— START OF Record set —

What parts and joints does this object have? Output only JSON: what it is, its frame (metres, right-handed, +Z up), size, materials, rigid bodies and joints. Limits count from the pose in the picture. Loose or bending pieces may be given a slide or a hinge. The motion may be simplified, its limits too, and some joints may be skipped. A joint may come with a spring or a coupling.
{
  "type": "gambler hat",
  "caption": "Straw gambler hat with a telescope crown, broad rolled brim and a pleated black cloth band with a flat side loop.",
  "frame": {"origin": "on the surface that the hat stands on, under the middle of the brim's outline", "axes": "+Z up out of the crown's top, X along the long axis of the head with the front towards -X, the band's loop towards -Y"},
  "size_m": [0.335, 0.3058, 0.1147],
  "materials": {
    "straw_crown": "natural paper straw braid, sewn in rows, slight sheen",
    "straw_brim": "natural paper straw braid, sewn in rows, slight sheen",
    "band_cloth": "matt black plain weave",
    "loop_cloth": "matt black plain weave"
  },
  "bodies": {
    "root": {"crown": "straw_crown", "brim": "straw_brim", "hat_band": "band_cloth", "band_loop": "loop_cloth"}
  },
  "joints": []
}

— END OF Record set —
— START OF Record set —

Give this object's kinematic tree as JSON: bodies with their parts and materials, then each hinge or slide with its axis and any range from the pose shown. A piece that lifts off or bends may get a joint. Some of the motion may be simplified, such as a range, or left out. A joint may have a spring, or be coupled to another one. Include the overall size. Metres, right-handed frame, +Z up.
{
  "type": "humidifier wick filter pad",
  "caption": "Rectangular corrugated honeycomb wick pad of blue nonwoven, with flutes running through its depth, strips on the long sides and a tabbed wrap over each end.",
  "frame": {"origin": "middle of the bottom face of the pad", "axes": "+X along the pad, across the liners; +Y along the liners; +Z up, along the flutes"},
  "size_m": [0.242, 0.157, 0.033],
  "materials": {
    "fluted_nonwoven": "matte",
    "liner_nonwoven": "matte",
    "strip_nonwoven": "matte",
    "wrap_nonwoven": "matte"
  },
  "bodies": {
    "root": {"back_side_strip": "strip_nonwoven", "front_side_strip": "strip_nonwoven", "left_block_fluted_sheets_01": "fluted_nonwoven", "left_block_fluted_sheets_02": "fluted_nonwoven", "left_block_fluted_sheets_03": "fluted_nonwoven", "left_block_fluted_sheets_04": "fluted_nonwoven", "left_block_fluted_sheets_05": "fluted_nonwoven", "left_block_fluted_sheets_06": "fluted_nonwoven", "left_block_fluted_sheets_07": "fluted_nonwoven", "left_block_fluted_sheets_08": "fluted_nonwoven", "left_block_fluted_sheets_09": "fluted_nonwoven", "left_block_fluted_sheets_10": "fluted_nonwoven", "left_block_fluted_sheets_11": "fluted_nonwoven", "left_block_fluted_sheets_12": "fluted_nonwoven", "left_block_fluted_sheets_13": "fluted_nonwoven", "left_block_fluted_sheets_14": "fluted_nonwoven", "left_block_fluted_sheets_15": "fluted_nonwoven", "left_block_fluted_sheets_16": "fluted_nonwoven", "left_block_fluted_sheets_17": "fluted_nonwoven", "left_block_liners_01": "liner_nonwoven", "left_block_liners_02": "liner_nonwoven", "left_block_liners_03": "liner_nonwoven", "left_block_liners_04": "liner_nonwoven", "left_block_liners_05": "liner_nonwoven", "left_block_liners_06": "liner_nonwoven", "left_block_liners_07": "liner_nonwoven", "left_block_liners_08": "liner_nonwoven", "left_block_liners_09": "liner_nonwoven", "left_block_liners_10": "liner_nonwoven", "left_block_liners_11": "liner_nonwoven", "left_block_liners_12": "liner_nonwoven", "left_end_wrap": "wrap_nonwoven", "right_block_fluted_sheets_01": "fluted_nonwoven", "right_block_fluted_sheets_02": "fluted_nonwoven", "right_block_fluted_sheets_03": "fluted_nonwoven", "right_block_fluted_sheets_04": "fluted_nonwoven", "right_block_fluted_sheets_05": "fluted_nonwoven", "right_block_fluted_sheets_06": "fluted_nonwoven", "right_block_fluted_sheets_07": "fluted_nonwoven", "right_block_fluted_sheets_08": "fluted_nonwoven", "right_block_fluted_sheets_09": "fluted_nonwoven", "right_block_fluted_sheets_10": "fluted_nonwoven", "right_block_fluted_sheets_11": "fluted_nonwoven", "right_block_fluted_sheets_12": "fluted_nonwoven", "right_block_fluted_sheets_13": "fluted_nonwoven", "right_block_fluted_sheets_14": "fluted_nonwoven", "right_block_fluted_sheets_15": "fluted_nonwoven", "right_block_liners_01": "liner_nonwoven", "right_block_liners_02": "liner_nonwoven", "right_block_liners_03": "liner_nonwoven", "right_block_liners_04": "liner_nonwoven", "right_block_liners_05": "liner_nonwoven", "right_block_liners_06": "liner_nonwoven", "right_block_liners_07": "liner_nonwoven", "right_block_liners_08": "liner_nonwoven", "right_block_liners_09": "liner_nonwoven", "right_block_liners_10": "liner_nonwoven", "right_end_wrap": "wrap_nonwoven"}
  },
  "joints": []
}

— END OF Record set —

What is the number of lines in the records above that include the word "axis"? Reply with that number and nothing more.

Result: 2